Glenn Gregory declared: "We never really split up. After the release of our last album (the aforementioned Teddy Bear, Duke And Psycho), we just decided not to do any recording for a bit ... and the bit lasted eight years. We all thought that we'd have different conditions for starting again, but it turned out that everyone thought the same. We all wanted to get back to where it started, which was electronic."

Before that getting back together, however, Martyn Ware built on his burgeoning reputation as a producer following the sensational success of Let's Stay Together for Tina Turner in November 1983, the No. 6 chart hit that relaunched her career and set her on the path to becoming one of the biggest-selling pop acts of the 80s and 90s.

Ware's super-charged production touch directed Terence Trent D'Arby's Introducing The Hardline According To Terence Trent D'Arby album debut to the No. 1 UK slot in July 1987. There was also album success for Erasure under Ware's production with I Say, I Say, I Say in 1993. Other work with top-notch acts like Marc Almond, Shabba Ranks, Lena Fiagbe and the brilliant Alison Moyet have only underlined his status.

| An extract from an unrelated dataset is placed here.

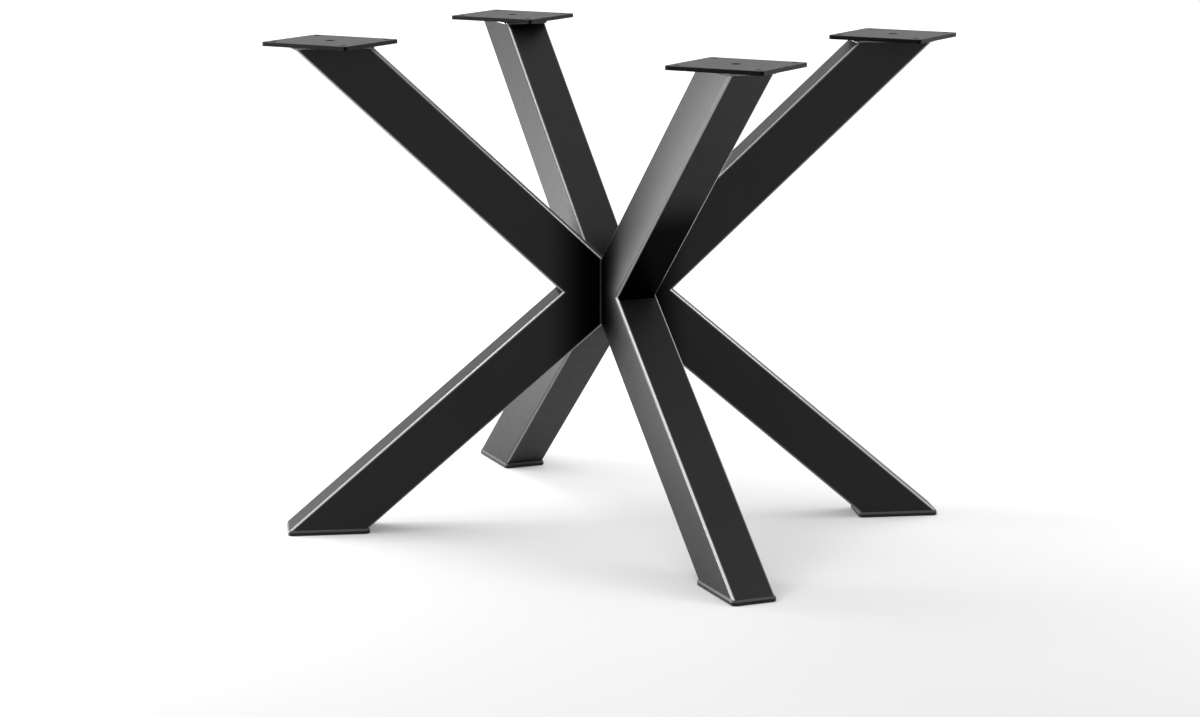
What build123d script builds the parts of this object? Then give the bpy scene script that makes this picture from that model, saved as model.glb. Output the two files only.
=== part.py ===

By 1996 that moment of what Gregory referred to as wanting to "get back to where it started" occurred, and Heaven 17 as an electronic trio set out on the path to reviving the glories of their best years.

Although the contemporary music scene had changed and continues to change on a constant basis the combined talents of Ware, Craig-Marsh and Gregory have again found their place.

The decision to tour - which Ware has admitted was not taken lightly, his own doubts looming large before they took the great leap into the unknown - has given the group renewed strength and allowed that enormous and faithful fan base the opportunity to appreciate the band from a different perspective.

Let's All Make A Bomb is a typically bold statement from Heaven 17. The trio's patent enjoyment at presenting their music in a live context shines through on every track and gives the set a positive and uplifting tone.

With three bonus tracks adding to the luxurious quality of the music, it's a package that's not just wrapped beautifully - the contents live up to the presentation.